PEMBATAL PUASA RAMADHAN DAN KONSKWENSINYA (Bagian Ke Sembilan)
Oleh : kyai Sumarsam
Sumber gambar : Kompasiana.com |
Hanya saja, para ulama berbeda pendapat terkait pori-pori kulit yang jika disuntikkan sesuatu melaluinya, dapat membatalkan puasa atau tidak.
(1) Pori-pori Kulit Paha dan Betis
Umumnya para ulama berpendapat bahwa disuntikkannya susuatu semacam obat melalui pori-pori kulit paha dan betis kaki tidaklah membatalkan puasa. Hal ini sebagaimana telah difatwakan oleh Mazhab Syafi’i dan Mazhab Hanbali. Dimana Mazhab Hanafi dan Mazhab Maliki, tidak membahasnya secara khusus.
Tentunya, selama benda yang dimasukkan tidak dimaksudkan untuk asupan makanan atau nutrisi bagi yang berpuasa.
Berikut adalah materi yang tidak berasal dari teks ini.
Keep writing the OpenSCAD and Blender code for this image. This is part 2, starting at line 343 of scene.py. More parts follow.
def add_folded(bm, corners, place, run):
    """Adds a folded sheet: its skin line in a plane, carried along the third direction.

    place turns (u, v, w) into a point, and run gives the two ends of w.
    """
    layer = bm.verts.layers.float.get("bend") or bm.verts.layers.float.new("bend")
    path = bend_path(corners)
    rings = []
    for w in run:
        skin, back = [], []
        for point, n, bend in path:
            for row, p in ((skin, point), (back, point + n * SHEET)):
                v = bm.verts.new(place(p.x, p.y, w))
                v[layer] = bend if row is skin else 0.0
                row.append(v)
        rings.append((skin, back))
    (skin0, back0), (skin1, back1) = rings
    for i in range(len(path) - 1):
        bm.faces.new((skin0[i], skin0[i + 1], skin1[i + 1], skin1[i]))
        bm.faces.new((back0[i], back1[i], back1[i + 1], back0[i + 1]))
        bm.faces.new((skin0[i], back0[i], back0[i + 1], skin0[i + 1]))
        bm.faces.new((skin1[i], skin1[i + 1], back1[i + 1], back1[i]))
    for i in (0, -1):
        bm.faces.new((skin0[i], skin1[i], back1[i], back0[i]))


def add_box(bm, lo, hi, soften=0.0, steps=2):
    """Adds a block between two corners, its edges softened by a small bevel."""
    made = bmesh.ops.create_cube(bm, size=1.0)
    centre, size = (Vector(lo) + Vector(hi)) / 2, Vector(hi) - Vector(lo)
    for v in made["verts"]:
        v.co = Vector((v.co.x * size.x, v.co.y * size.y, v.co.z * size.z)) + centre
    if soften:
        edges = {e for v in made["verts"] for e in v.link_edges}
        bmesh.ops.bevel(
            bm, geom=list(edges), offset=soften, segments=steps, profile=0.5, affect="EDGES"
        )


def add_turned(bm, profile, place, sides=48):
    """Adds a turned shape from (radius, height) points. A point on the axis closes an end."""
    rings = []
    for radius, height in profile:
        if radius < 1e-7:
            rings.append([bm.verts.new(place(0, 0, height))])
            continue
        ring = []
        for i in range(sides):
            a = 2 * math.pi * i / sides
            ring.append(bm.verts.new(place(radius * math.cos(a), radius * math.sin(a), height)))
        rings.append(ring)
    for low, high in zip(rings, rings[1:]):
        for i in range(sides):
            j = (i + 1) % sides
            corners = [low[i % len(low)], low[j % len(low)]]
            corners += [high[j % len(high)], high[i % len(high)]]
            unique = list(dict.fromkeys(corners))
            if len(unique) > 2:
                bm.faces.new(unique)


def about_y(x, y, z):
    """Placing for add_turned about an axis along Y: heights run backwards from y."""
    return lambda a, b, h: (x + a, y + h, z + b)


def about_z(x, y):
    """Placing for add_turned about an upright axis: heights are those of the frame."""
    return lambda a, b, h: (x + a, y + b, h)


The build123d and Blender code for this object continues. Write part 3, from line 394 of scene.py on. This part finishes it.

Imam an-Nawawi asy-Syafi’i (w. 676 H) berkata dalam kitabnya, al-Majmu’ Syarah al-Muhazzab:10
لَو أَوصَلَ الدَّوَاءُ إلَى دَاخِلِ لَحْمِ السَّاقِ أَوْ غَرَزَ فِيهِ سِكِّينًا أَوْ غَيْرَهَا فَوَصَلَتْ مُخَّهُ لَمْ يُفْطِرْ بِلَا خِلَافٍ لِأَنَّهُ لَا يُعَدُّ عُضْوًا مُجَوَّفًا.
Jika seorang memasukkan suatu obat melalui kulit/daging paha, atau dengan cara dibedah menggunakan pisau dan yang semisalnya, lalu obat tersebut memasuki otaknya, hal tersebut tidaklah membatalkan puasa. Dalam hal ini, para ulama tidak berbeda pendapat. Sebab, pori-pori paha bukanlah anggota tubuh yang berongga.
Berdasarkan hal ini, para ulama kontemporer umumnya sepakat bahwa setiap proses injeksi intramuskuler dalam medis, tidaklah membatalkan puasa. Yaitu proses pemberian obat dengan cara memasukkan obat ke jaringan otot dengan menggunakan spuit. Pemberian obat dengan cara ini dilakukan pada bagian tubuh yang berotot besar, agar tidak ada kemungkinan untuk menusuk syaraf, misalnya pada bagian bokong, dan kaki bagian atas, atau pada lengan bagian atas.
(2) Menerima Transfusi Darah (Huqn ad-Dam)
Para ulama berbeda pendapat apakah pasien sakit yang berpuasa (resipien), boleh untuk yang menerima transufi darah yang disuntikkan melalui pembuluh darahnya (huqn ad-dam). Ataukah, hal tersebut dapat membatalkan puasanya.
Mazhab Pertama: Puasa Batal.
Sebagian ulama kontemporer seperti Syaikh Abdul Aziz bin Baz, Syaikh Abdulllah al-Bassam, dan Syaikh Wahbah az-Zuhaili, berpendapat bahwa hal tersebut dapat membatalkan puasa.
Mazhab Kedua: Puasa Tidak Batal.
Sebagian ulama kontemporer lainnya seperti Syaikh Muhammad Bukhait al-Muthi’i, Syaikh Mahmud Syaltut, Syaikh Sayyid Sabiq, Syaikh al-‘Utsaimin, Syaikh Mahmud Abdul Lathif ‘Uwaidhah, dan putusan Majma’ al-Fiqh al-Islami dalam nadwah seputar fiqih kedokteran berpendapat bahwa hal tersebut dapat membatalkan puasa.